◆ Direction: Beneath this instruction is a block of data; output from it exactly the lines that run from the one containing "Reconstruct the object" through the one containing "EYE_R = 0.85", inclusive.

-- START Provided data --

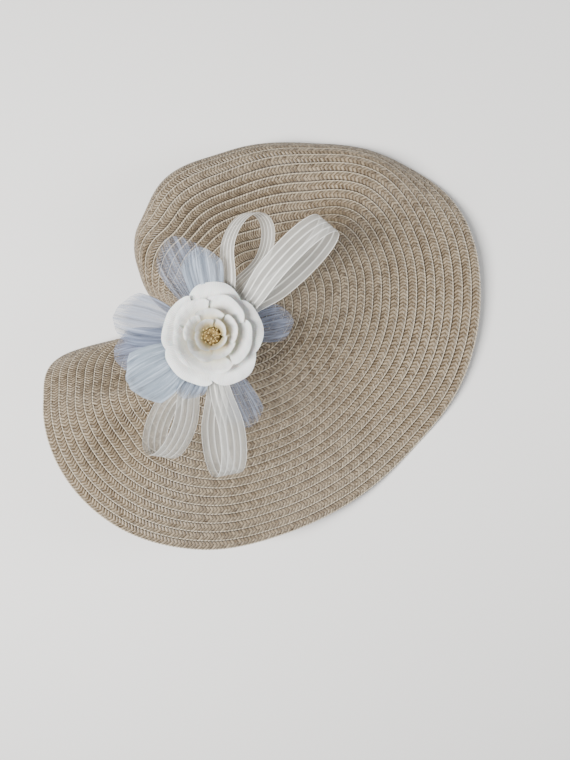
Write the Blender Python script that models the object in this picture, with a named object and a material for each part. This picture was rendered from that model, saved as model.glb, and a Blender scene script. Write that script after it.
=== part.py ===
# Folded saucer hat of sewn straw braid with a silk rose, organza petals and ribbon loops.
# Every shape is drawn in the frame of the worn hat seen from above its crown, with x to the
# right, y to the back and z out of the crown, and is leaned at the end so that it rests.
import math

import bmesh
import bpy
import numpy as np
from mathutils import Euler, Vector

# Straw disc
DISC_RADIUS = 0.210
DISC_WALL = 0.0018
DISC_INNER_SHARE = 0.03
DISC_RINGS = 17
SEAM_GAP = 0.0003
CROWN_FROM = 0.10
CROWN_TO = 0.35
CROWN_DOWN = 1.25

# How the hat leans to rest on its brim, in degrees, and how far it is raised to the floor
LEAN_X = -5.1
LEAN_Y = 10.2

# Stations along a radius of the disc at which the slopes below are given
STATIONS = (0.0, 0.3, 0.55, 0.78, 0.9, 1.0)

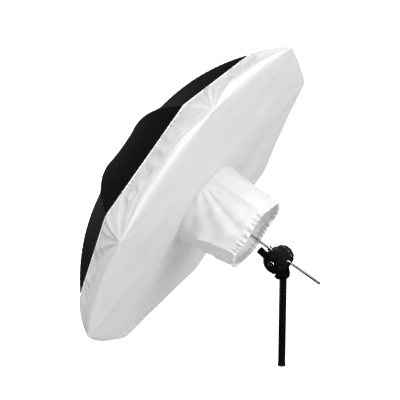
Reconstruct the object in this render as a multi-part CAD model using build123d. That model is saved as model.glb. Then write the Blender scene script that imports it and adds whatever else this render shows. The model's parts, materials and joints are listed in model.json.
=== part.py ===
from build123d import *
import os
from math import asin, atan2, cos, degrees, hypot, radians, sin, sqrt, tan

# A 105 cm photographic umbrella with a front diffuser cover, held by a swivel head on a riser post.
# +Z is up, the umbrella opens towards +X and looks down, and the origin is the foot of the post.
# Sizes are in millimetres.

os.makedirs("parts", exist_ok=True)

# Umbrella
TILT = 30.0                # the open front looks this far below the horizontal
RIBS = 8
RIM_RADIUS = 525.0         # rib tips, open
DOME_RADIUS = 640.0        # each rib bends to this circle
DOME_CENTRE = sqrt(DOME_RADIUS**2 - RIM_RADIUS**2)   # in front of the rim plane, on the shaft's axis
DOME_BACK = DOME_CENTRE - DOME_RADIUS                # middle of the dome
CLOTH = 1.0                # thickness that stands for the nylon
FACETS = 7                 # flats along a panel, from hub to rim
FIRST_ANGLE = 1.9          # where a panel starts on its circle, in degrees from the hub
SEAM_GAP = 0.3             # half the gap between neighbouring panels
HALF_PANEL = 180.0 / RIBS
SLOPE = tan(radians(HALF_PANEL))
REACH = 700.0              # beyond the rim, for cutting panels

# Front diffuser
HEM_RADIUS = 454.0         # where its elastic hem grips the back of the dome
SLEEVE_BASE_R = 132.0
SLEEVE_MOUTH_R = 116.0
SLEEVE_START = 9.0         # along the axis, from the rim plane
SLEEVE_END = 192.0
SLEEVE_RISE = 13.0         # the mouth sits this far above the shaft's axis
SLEEVE_SIDES = 12

# Shaft, hub and runner
SHAFT_R = 4.0
SHAFT_BORE_R = 3.2
SHAFT_BACK = DOME_BACK - 10.4
SHAFT_TAIL = 418.0
SHAFT_GROOVE = 331.0       # ring that marks how far the shaft goes into a holder
HUB_PIVOT_R = 13.0
RUNNER_PIVOT_R = 15.0
RUNNER_PIVOT_X = -150.0
PIN_R = 0.8
EYE_R = 0.85

# Ribs and stretchers
ROD_R = 1.8
ROD_ARC = DOME_RADIUS - 6.6           # rods lie just inside the cloth
ROD_TIP_R = 514.0
JOINT_R = 222.0                       # where a stretcher carries its rib
JOINT_X = -223.0
STRETCHER_SIDE = 5.2                  # a stretcher runs beside its rib

# Swivel head and riser post
PIVOT = (-20.0, 0.0, 318.0)
SHAFT_OFFSET = 18.0                   # shaft's axis above the tilt axis
RIM_SETBACK = 280.0                   # tilt axis to rim plane, along the shaft
DRUM_R = 36.0
DRUM_RIM_R = 38.0
DRUM_Y = (-18.0, 20.0)
BOLT_R = 5.0
BORE_R = 5.05
BUSH_R = 6.95
POST_R = 11.0
POST_TOP = 267.0
SOCKET_R = 8.1                        # takes a 16 mm stand spigot
SOCKET_DEPTH = 60.0
SPIGOT_R = 8.0
SPIGOT_LENGTH = 45.0
STAND_SCREW_Z = 20.0
PAN_SCREW_Z = 240.0
LOCK_X = 7.0                          # screw that holds the shaft, ahead of the tilt axis
LOCK_R = 3.0

TILTED = Rot(0, TILT, 0)
HEAD = Pos(*PIVOT) * TILTED
UMBRELLA = HEAD * Pos(-RIM_SETBACK, 0, SHAFT_OFFSET)


def cylinder_between(radius, start, end):
    """A rod along X from start to end."""
    return Pos((start + end) / 2, 0, 0) * Rot(0, 90, 0) * Cylinder(radius, end - start)


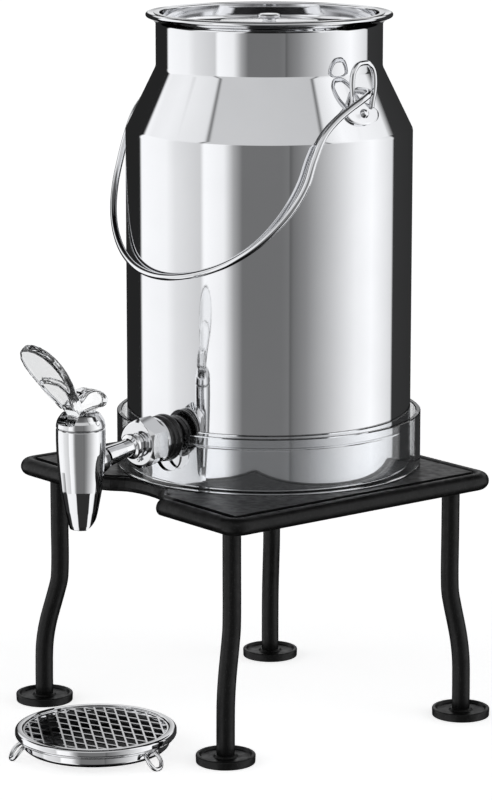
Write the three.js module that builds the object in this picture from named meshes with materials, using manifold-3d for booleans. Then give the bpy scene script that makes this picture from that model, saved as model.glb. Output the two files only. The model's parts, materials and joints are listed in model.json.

-- END Provided data --

◆ Result of this task:
Reconstruct the object in this render as a multi-part CAD model using build123d. That model is saved as model.glb. Then write the Blender scene script that imports it and adds whatever else this render shows. The model's parts, materials and joints are listed in model.json.
=== part.py ===
from build123d import *
import os
from math import asin, atan2, cos, degrees, hypot, radians, sin, sqrt, tan

# A 105 cm photographic umbrella with a front diffuser cover, held by a swivel head on a riser post.
# +Z is up, the umbrella opens towards +X and looks down, and the origin is the foot of the post.
# Sizes are in millimetres.

os.makedirs("parts", exist_ok=True)

# Umbrella
TILT = 30.0                # the open front looks this far below the horizontal
RIBS = 8
RIM_RADIUS = 525.0         # rib tips, open
DOME_RADIUS = 640.0        # each rib bends to this circle
DOME_CENTRE = sqrt(DOME_RADIUS**2 - RIM_RADIUS**2)   # in front of the rim plane, on the shaft's axis
DOME_BACK = DOME_CENTRE - DOME_RADIUS                # middle of the dome
CLOTH = 1.0                # thickness that stands for the nylon
FACETS = 7                 # flats along a panel, from hub to rim
FIRST_ANGLE = 1.9          # where a panel starts on its circle, in degrees from the hub
SEAM_GAP = 0.3             # half the gap between neighbouring panels
HALF_PANEL = 180.0 / RIBS
SLOPE = tan(radians(HALF_PANEL))
REACH = 700.0              # beyond the rim, for cutting panels

# Front diffuser
HEM_RADIUS = 454.0         # where its elastic hem grips the back of the dome
SLEEVE_BASE_R = 132.0
SLEEVE_MOUTH_R = 116.0
SLEEVE_START = 9.0         # along the axis, from the rim plane
SLEEVE_END = 192.0
SLEEVE_RISE = 13.0         # the mouth sits this far above the shaft's axis
SLEEVE_SIDES = 12

# Shaft, hub and runner
SHAFT_R = 4.0
SHAFT_BORE_R = 3.2
SHAFT_BACK = DOME_BACK - 10.4
SHAFT_TAIL = 418.0
SHAFT_GROOVE = 331.0       # ring that marks how far the shaft goes into a holder
HUB_PIVOT_R = 13.0
RUNNER_PIVOT_R = 15.0
RUNNER_PIVOT_X = -150.0
PIN_R = 0.8
EYE_R = 0.85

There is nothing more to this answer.